PROBLEM: Starting from the line that contains "broken = [thing.Name", copy every line exactly until the line that contains "obj.matrix_parent_inverse = Matrix.Identity(4)", which is also included.
########
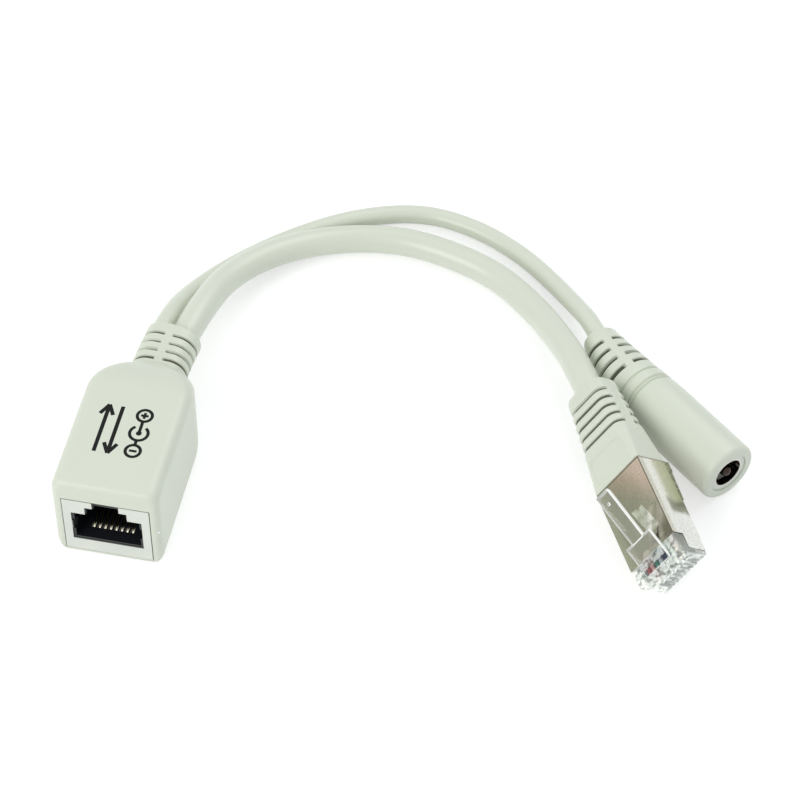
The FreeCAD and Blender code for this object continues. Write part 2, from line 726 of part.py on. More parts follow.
def socket_frame(distance=0.0):
    """The DC socket's place at a distance along its bent boot, with +Y running to its mouth. Past the
    boot the axis is straight."""
    start = Placement(Vector(SOCKET_PLACE[0], SOCKET_PLACE[1], size("socket_diameter") / 2),
                      Rotation(Z_AXIS, SOCKET_HEADING - 90))
    boot = size("socket_boot_length")
    radius = boot / math.radians(size("socket_boot_bend"))
    place = start.multiply(bend_place(radius, min(distance, boot), side=-1))
    beyond = max(distance - boot, 0.0)
    return place.multiply(Placement(Vector(0, beyond, 0), Rotation()))


def groove_ring(width, floor_radius):
    """What a groove round the Y axis takes away, centred on y = 0."""
    start = Vector(0, -width / 2, 0)
    whole = Part.makeCylinder(size("socket_diameter"), width, start, Y_AXIS)
    return whole.cut(Part.makeCylinder(floor_radius, width, start, Y_AXIS))


def socket_housing(cavities):
    """The socket's moulding: a barrel that tapers a little towards its root, and a bent, tapered,
    slotted boot with a groove round each end of its last ring."""
    boot, barrel = size("socket_boot_length"), size("socket_length")
    radius, barrel_root = size("socket_diameter") / 2, size("socket_root_diameter") / 2
    root_radius, end_radius = size("socket_boot_diameter") / 2, size("socket_boot_end_diameter") / 2
    lip, taper = size("socket_boot_lip"), size("socket_taper")

    def radius_at(distance):
        """The boot's radius: it grows as a quarter sine from its end to its root."""
        share = math.sin(distance / boot * math.pi / 2)
        return end_radius + (root_radius - end_radius) * share

    stations = [(0.0, end_radius - lip), (lip, radius_at(lip))]
    stations += [(boot * share, radius_at(boot * share)) for share in (0.25, 0.5, 0.75, 1.0)]
    rings = []
    for distance, ring_radius in stations:
        circle = Part.Wire([Part.makeCircle(ring_radius, Vector(), Y_AXIS)])
        rings.append(moved(circle, socket_frame(distance)))
    solid = Part.makeLoft(rings, True, False)
    tapered = Part.makeCone(barrel_root, radius, taper, Vector(), Y_AXIS)
    straight = Part.makeCylinder(radius, barrel - taper, Vector(0, taper, 0), Y_AXIS)
    mouth_edge = max(straight.Edges, key=lambda edge: edge.CenterOfMass.y)
    straight = straight.makeFillet(size("socket_edge_radius"), [mouth_edge])
    solid = solid.fuse(moved(tapered.fuse(straight), socket_frame(boot)))
    for number in range(int(size("socket_boot_slots"))):
        distance = size("socket_boot_slot_first") + number * size("socket_boot_slot_pitch")
        floor = radius_at(distance) - size("slot_depth")
        ring = groove_ring(size("socket_boot_slot_width"), floor)
        ring = ring.cut(across_box(size("slot_bridge"), size("socket_boot_slot_width"), 4 * radius))
        solid = solid.cut(moved(ring, socket_frame(distance)))
    groove, ring_end = size("socket_groove"), size("socket_ring_length")
    end_floor = barrel_root + (radius - barrel_root) * ring_end / taper - groove
    for distance, floor in ((boot - groove, root_radius - groove), (boot + ring_end, end_floor)):
        solid = solid.cut(moved(groove_ring(2 * groove, floor), socket_frame(distance)))
    for cavity in cavities:
        solid = solid.cut(cavity)
    return solid


def socket_pieces():
    """What the DC socket holds, in its own frame with the mouth at y = 0 and the inside at y < 0:
    the insert, the metal sleeve, the spring that touches a plug's barrel, and the centre pin."""
    insert_start = "-socket_insert_length-socket_recess"
    bore_start = "-socket_recess-bore_depth"
    insert_block = rod("socket_insert_block", "socket_insert_diameter/2", "socket_insert_length",
                       insert_start)
    bore = rod("socket_bore", "bore_diameter/2+sleeve_sheet", "bore_depth", bore_start)
    sleeve_outside = rod("sleeve_outside", "bore_diameter/2+sleeve_sheet", "bore_depth", bore_start)
    sleeve_inside = rod("sleeve_inside", "bore_diameter/2", "bore_depth", bore_start)
    spring_gap = block("spring_gap", ("-socket_spring_width/2-socket_spring_gap", bore_start,
                                      "-bore_diameter/2-2*sleeve_sheet"),
                       "socket_spring_width+2*socket_spring_gap", "bore_depth-socket_spring_setback/2",
                       "4*sleeve_sheet")
    sleeve = cut("socket_sleeve", sleeve_outside, sleeve_inside, spring_gap)
    spring = shaped("socket_spring", socket_spring())
    pin_tail = rod("pin_tail", "pin_diameter/2", "socket_insert_length-pin_setback", insert_start)
    pin_tip = doc.addObject("Part::Sphere", "pin_tip")
    bind(pin_tip, Radius="pin_diameter/2", at_y="-socket_recess-pin_setback")
    pin = joined("socket_pin", [pin_tail, pin_tip])
    pin_hole = rod("pin_hole", "pin_diameter/2", "socket_insert_length", insert_start)
    spring_hole = shaped("spring_hole", socket_spring())
    insert = cut("socket_insert", insert_block, bore, pin_hole, spring_hole)
    return {"socket_insert": insert, "socket_sleeve": sleeve, "socket_spring": spring, "socket_pin": pin}


def socket_spring():
    """A flat spring along the bottom of the bore, humped inwards, that runs back out of the insert."""
    sheet_metal, width = size("socket_spring_sheet"), size("socket_spring_width")
    recess = size("socket_recess")
    wall = -size("bore_diameter") / 2 - sheet_metal
    front, back = -recess - size("socket_spring_setback"), -recess - size("socket_insert_length")
    peak, foot = -recess - size("socket_spring_peak"), -recess - size("socket_spring_foot")
    hump = wall + sheet_metal + size("socket_spring_hump")
    low = [(back, wall), (foot, wall), (peak, hump), (front, wall)]
    outline = low + [(y, z + sheet_metal) for y, z in reversed(low)]
    points = [Vector(-width / 2, y, z) for y, z in outline]
    return Part.Face(Part.makePolygon(points + points[:1])).extrude(X_AXIS * width)


def named(piece, node):
    """Gives an object the label that names its file."""
    piece.Label = node
    nodes.append(piece)
    return piece


nodes = []

# Leads
data_tube, data_length, data_radii = tube(DATA_ROUTE, size("data_cable_diameter") / 2)
power_tube, power_length, power_radii = tube(POWER_ROUTE, size("power_cable_diameter") / 2)
for name, solid, length, radii, diameter in (
    ("data_cable", data_tube, data_length, data_radii, size("data_cable_diameter")),
    ("power_cable", power_tube, power_length, power_radii, size("power_cable_diameter")),
):
    named(shaped(name, solid), name)
    expected = math.pi * diameter**2 / 4 * length
    print(f"{name}: length {length:.1f} mm, volume {solid.Volume / expected:.4f} of section times length,"
          f" radii in diameters {[round(radius / diameter, 1) for radius in radii]}")

# Jack
shield = named(jack_shield(), "jack_shield")
contact_solids = [jack_contact(x) for x in contact_places(size("contact_pitch"))]
contacts = [named(shaped(f"jack_contact_{number}", solid), f"jack_contact_{number}")
            for number, solid in enumerate(contact_solids, start=1)]
named(jack_insert(shield, contacts), "jack_insert")
board = named(jack_board(), "jack_board")
cores = housing_cores()
core_pieces = [named(shaped(name, solid), name) for name, solid in cores.items()]
filler = filler_block()
named(cut("inner_filler", filler, *core_pieces), "inner_filler")
jack_block = Part.makeBox(
    size("shield_width"), size("shield_depth"), size("shield_height"),
    Vector(-size("shield_width") / 2, FRONT, size("shield_base")))
housing_cavities = [jack_block, shape_of(board), shape_of(filler), data_tube, power_tube]
named(shaped("jack_housing", jack_housing(housing_cavities)), "jack_housing")

# Plug, made along its own axis and then laid in its place
plug_place = plug_frame()
data_end = plug_place.inverse().multVec(Vector(*DATA_ROUTE[-1]))
wire_solids = [tube(points, size("plug_wire") / 2)[0] for points in plug_wire_paths(data_end.y)]
wires = [shaped(f"whole_wire_{number}", solid) for number, solid in enumerate(wire_solids, start=1)]
plug_cable = moved(data_tube, plug_place.inverse())
plug_pieces = {f"plug_contact_{number}": plug_contact(number) for number in range(1, 9)}
for number, wire in enumerate(wires, start=1):
    contact = plug_pieces[f"plug_contact_{number}"]
    plug_pieces[f"plug_wire_{number}"] = cut(f"wire_{number}_cut", wire, contact)
plug_pieces["plug_body"] = plug_body(wires)
plug_pieces["plug_shield"] = plug_shield()
plug_pieces["plug_load_bar"] = load_bar(wires)
plug_pieces["plug_boot"] = shaped("plug_boot", plug_boot(plug_cable, data_end.y))
doc.recompute()
for name, piece in plug_pieces.items():
    piece.Label = name + "_unplaced"
    named(shaped(name + "_laid", moved(piece.Shape, plug_place)), name)
print("plug frame height", round(plug_place.Base.z, 3), "cable end in the plug's frame", data_end)

# DC socket
mouth = socket_frame(size("socket_boot_length") + size("socket_length"))
pieces = socket_pieces()
doc.recompute()
for name, piece in pieces.items():
    piece.Label = name + "_unplaced"
    named(shaped(name + "_laid", moved(piece.Shape, mouth)), name)
power_end = Vector(*POWER_ROUTE[-1])
power_heading = (power_end - Vector(*POWER_ROUTE[-2])).normalize()
insert_back = size("socket_recess") + size("socket_insert_length")
core_solids = []
spread, core_straight = size("socket_core_spread"), size("socket_core_straight")
for name, offset, target in (("positive", spread, Vector(0, -insert_back, 0)),
                             ("negative", -spread, Vector(0, -insert_back, -size("bore_diameter") / 2))):
    start = power_end + Vector(0, 0, offset)
    through = socket_frame(size("socket_core_bend_place")).multVec(Vector(0, 0, offset))
    route = [start, start + power_heading * core_straight * 2 / 3, through,
             mouth.multVec(target - Y_AXIS * core_straight), mouth.multVec(target)]
    core = tube([tuple(point) for point in route], size("core_wire") / 2)[0]
    core_solids.append(core)
    named(shaped(f"socket_core_{name}", core), f"socket_core_{name}")
insert_cavity = moved(Part.makeCylinder(
    size("socket_insert_diameter") / 2, insert_back, Vector(0, -insert_back, 0), Y_AXIS), mouth)
named(shaped("socket_housing", socket_housing([insert_cavity, power_tube] + core_solids)), "socket_housing")

doc.recompute()
os.makedirs("parts", exist_ok=True)
broken = [thing.Name for thing in doc.Objects if set(thing.State) & {"Invalid", "Error"}]
for piece in nodes:
    shape = piece.Shape
    if shape.isNull() or not shape.isValid() or shape.Volume <= 0 or len(shape.Solids) != 1:
        broken.append(f"{piece.Label}: {len(shape.Solids)} solids, null {shape.isNull()}")
if broken:
    raise RuntimeError("not sound: " + ", ".join(broken))
for piece in nodes:
    piece.Shape.exportStep(f"parts/{piece.Label}.step")
print(len(nodes), "nodes")
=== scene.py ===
"""The looks of a passive power over Ethernet injector: soft grey mouldings with ribbed boots, two leads,
a jack in its metal shield, a clear shielded plug and a round DC socket.

Lengths in this file are millimetres until lay_mesh turns them into metres, in the frame's own axes."""
import json
import math

import bmesh
import bpy
import mathutils
import numpy as np
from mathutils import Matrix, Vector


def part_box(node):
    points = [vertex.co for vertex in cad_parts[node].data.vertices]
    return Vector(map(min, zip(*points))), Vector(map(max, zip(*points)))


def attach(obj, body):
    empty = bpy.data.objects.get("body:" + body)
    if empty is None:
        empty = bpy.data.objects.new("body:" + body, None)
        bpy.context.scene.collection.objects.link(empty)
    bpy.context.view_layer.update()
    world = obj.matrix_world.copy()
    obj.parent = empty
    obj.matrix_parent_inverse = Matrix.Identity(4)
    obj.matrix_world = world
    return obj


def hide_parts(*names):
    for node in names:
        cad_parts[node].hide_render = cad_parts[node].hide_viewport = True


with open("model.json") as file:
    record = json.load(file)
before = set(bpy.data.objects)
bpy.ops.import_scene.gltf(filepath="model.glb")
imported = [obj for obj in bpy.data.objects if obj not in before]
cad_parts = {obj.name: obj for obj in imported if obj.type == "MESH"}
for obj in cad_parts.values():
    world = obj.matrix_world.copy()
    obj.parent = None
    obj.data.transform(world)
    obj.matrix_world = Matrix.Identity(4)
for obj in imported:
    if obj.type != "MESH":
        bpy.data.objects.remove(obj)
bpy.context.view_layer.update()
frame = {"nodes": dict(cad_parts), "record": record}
NODES = frame["nodes"]
MM = 0.001


def span(start, end, count, stop=True):
    """Evenly spaced values from start to end."""
    return np.linspace(start, end, count, endpoint=stop)


def smooth(low, high, value):
    """0 below low, 1 above high, and the cubic 3t^2 - 2t^3 between."""
    share = np.clip((value - low) / (high - low), 0.0, 1.0)
    return share * share * (3 - 2 * share)


def band(value, centre, width, edge):
    """1 inside a band of that width round the centre, falling to 0 over the edge on each side."""
    return 1 - smooth(width / 2 - edge / 2, width / 2 + edge / 2, np.abs(value - centre))


# Where the jack's front lies, and the plug

FRONT = -12.0
CONTACTS, CONTACT_PITCH = 8, 1.02
PLUG_PLACE, PLUG_HEADING, PLUG_TILT, PLUG_ROLL = (89.0, 18.05), 209.8, 3.0, 53.5
PLUG_WIDTH, PLUG_THICKNESS, PLUG_LENGTH = 11.7, 6.6, 21.2


def turn_about(axis, degrees):
    """A rotation matrix about one of the axes 0, 1 or 2."""
    angle = math.radians(degrees)
    first, second = (axis + 1) % 3, (axis + 2) % 3
    matrix = np.eye(3)
    matrix[first, first] = matrix[second, second] = math.cos(angle)
    matrix[second, first] = math.sin(angle)
    matrix[first, second] = -math.sin(angle)
    return matrix


def plug_frame():
    """The plug's turn and place: +Y out of its nose and +Z out of its latch face, resting on the lowest
    corner of its nose."""
    tilt, roll = math.radians(PLUG_TILT), math.radians(PLUG_ROLL)
    drop = PLUG_WIDTH / 2 * math.sin(roll) + PLUG_THICKNESS / 2 * math.cos(roll)
    height = PLUG_LENGTH * math.sin(tilt) + drop * math.cos(tilt)
    turn = turn_about(2, PLUG_HEADING) @ turn_about(0, -PLUG_TILT) @ turn_about(1, PLUG_ROLL)
    return turn, np.array([*PLUG_PLACE, height])


PLUG_TURN, PLUG_ORIGIN = plug_frame()


# Materials: the same small kit of nodes serves them all

COLOUR = ("Colour", "NodeSocketColor")
GLOW = ("Glow", "NodeSocketColor")


def place(tree, kind, inputs=None, **settings):
    """Adds a node; an input that is a socket is linked, and any other is set as its value."""
    node = tree.nodes.new(kind)
    for name, value in settings.items():
        setattr(node, name, value)
    for name, value in (inputs or {}).items():
        if isinstance(value, bpy.types.NodeSocket):
            tree.links.new(value, node.inputs[name])
        else:
            node.inputs[name].default_value = value
    return node


def new_group(name, inputs, outputs):
    """An empty node group with float or colour sockets: returns the tree, its input and its output."""
    tree = bpy.data.node_groups.new(name, "ShaderNodeTree")
    for socket_name, kind, value in inputs:
        socket = tree.interface.new_socket(name=socket_name, in_out="INPUT", socket_type=kind)
        socket.default_value = value
    for socket_name, kind in outputs:
        tree.interface.new_socket(name=socket_name, in_out="OUTPUT", socket_type=kind)
    return tree, tree.nodes.new("NodeGroupInput"), tree.nodes.new("NodeGroupOutput")


def object_place(tree):
    """The Object coordinates, in metres."""
    return place(tree, "ShaderNodeTexCoord").outputs["Object"]


def along_axis(tree, where, axis):
    """One coordinate, X, Y or Z, of a place."""
    return place(tree, "ShaderNodeSeparateXYZ", {"Vector": where}).outputs[axis]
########
WORKED SOLUTION:
broken = [thing.Name for thing in doc.Objects if set(thing.State) & {"Invalid", "Error"}]
for piece in nodes:
    shape = piece.Shape
    if shape.isNull() or not shape.isValid() or shape.Volume <= 0 or len(shape.Solids) != 1:
        broken.append(f"{piece.Label}: {len(shape.Solids)} solids, null {shape.isNull()}")
if broken:
    raise RuntimeError("not sound: " + ", ".join(broken))
for piece in nodes:
    piece.Shape.exportStep(f"parts/{piece.Label}.step")
print(len(nodes), "nodes")
=== scene.py ===
"""The looks of a passive power over Ethernet injector: soft grey mouldings with ribbed boots, two leads,
a jack in its metal shield, a clear shielded plug and a round DC socket.

Lengths in this file are millimetres until lay_mesh turns them into metres, in the frame's own axes."""
import json
import math

import bmesh
import bpy
import mathutils
import numpy as np
from mathutils import Matrix, Vector


def part_box(node):
    points = [vertex.co for vertex in cad_parts[node].data.vertices]
    return Vector(map(min, zip(*points))), Vector(map(max, zip(*points)))


def attach(obj, body):
    empty = bpy.data.objects.get("body:" + body)
    if empty is None:
        empty = bpy.data.objects.new("body:" + body, None)
        bpy.context.scene.collection.objects.link(empty)
    bpy.context.view_layer.update()
    world = obj.matrix_world.copy()
    obj.parent = empty
    obj.matrix_parent_inverse = Matrix.Identity(4)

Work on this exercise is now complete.